Ces exercices sont tactiles et non intellectuels, parfois ils sont à peine intelligibles tellement le corps est submergé de défenses ou d’anticipations. C’est parfois une semaine après l’exercice que le corps se souviendra et réalisera ce qui s’est passé.
La tradition veut que l’on commence par le coté gauche avant de faire le coté droit. Dans les Upanishads, les points cardinaux sont essentiels. Les premiers exercices du matin se font face au soleil levant, face à l’Est, le Nord est à gauche, le Sud à droite. Les rythmes du lever du soleil d’avant en arrière, le rythme de la profondeur de la nuit de derrière vers devant. Le Yoga est un rituel pour dépasser les rituels, le soleil brille autant en pleine nuit que sous les nuages. Les énergies de la vie sont toujours présentes autant que différentes et précédent les savoirs.
Après l’orientation du corps et de ses organes de perception, la plus grande réalité se trouve dans la verticale et l’horizontale. Le Yoga s’occupe de ces flux, le corps est fait de lignes verticales, d’équilibres horizontaux et de nombreuses diagonales. Entre les épaules et les hanches par exemple, il y a autant à faire entre les épaules, qu’entre les hanches, entre l’épaule et la hanche du même coté, entre l’épaule et la hanche du coté opposé. Ceux qui connaissent la Tour Eiffel peuvent se représenter cette structure faite de lignes horizontales et diagonales, d’étages qui se succèdent et s’élèvent, le corps a une structure équivalente, avec, en plus, la mobilité, avec, en plus, deux jambes au lieu de quatre. Il y a autant d’étages dans le corps, entre chaque vertèbre, entre chaque articulation. Il s’agit bien des forces et des rythmes qui font tenir assis ou debout, ou sur la tête, ou marcher ou danser…
Jean Klein faisait faire des exercices avec les mains, plus précisément, avec les doigts, il était violoniste, une part de son inspiration puise dans l’apprentissage des instruments de musique, une part puise dans les principes du Yoga. Dans la physiologie du Yoga, les organes profonds sont en relation avec les extrémités du corps, et l’inverse, les mains, les pieds, les doigts et les orteils sont à la fois des antennes et des racines, des capteurs de l’Univers.
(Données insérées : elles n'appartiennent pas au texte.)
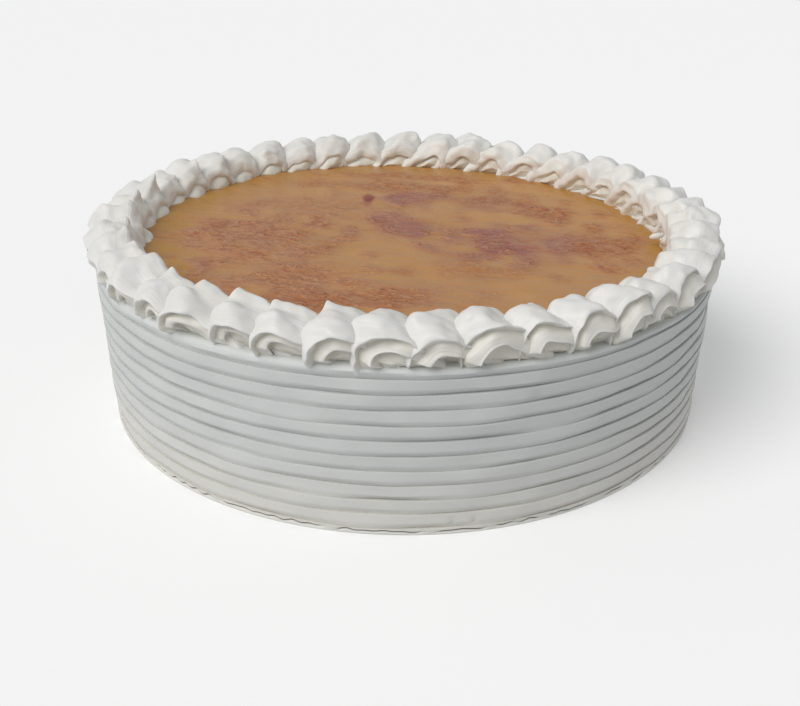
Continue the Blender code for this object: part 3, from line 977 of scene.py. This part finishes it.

Ces exercices des doigts consistent à fermer phalange après phalange, lentement puis rapidement, en étant attentif à ce que la tension soit dans les doigts et nulle part ailleurs. L’exercice concerne aussi les pouces, les poignets, les épaules ou les cervicales qui doivent être totalement relâchés. Pour agrémenter et compléter, les bras vont s’allonger devant, les mains continuer à s’ouvrir et à se fermer, en alternant droite et gauche. Les bras, ensuite, glissent sur les cotés, puis vers le haut, les directions sont très claires. Le mouvement est d’abord symétrique puis asymétrique, de devant, un bras monte, l’autre va sur le coté, les deux se rejoignent devant, et inversent… il s’agit d’occuper tout l’espace, et l’inverse de rencontrer l’espace.
Dans une variation de cet exercice, les mains peuvent revenir vers la poitrine et envisager de masser, à distance, le cœur, en respectant son rythme, descendre devant le nombril, masser à distance les intestins, le foie ou les reins en respectant leurs rythmes. Les mains peuvent aller sur les cotés, puis une devant, une derrière, en respectant la détente. Il ne s’agit pas de toucher un corps physique, c’est la rencontre avec un corps fait d’énergies et de rythmes. Les mains au dessus des épaules peuvent envisager l’ensemble du corps, dessous. Les mains ensuite envisagent le cou, toutes ses structures et ses rythmes. Les mains s’orientent ensuite vers les dessus, se remplissent de l’espace dessus qui est aussi l’espace de la tête, les mains n’ont plus à bouger, c’est l’espace qui bouge.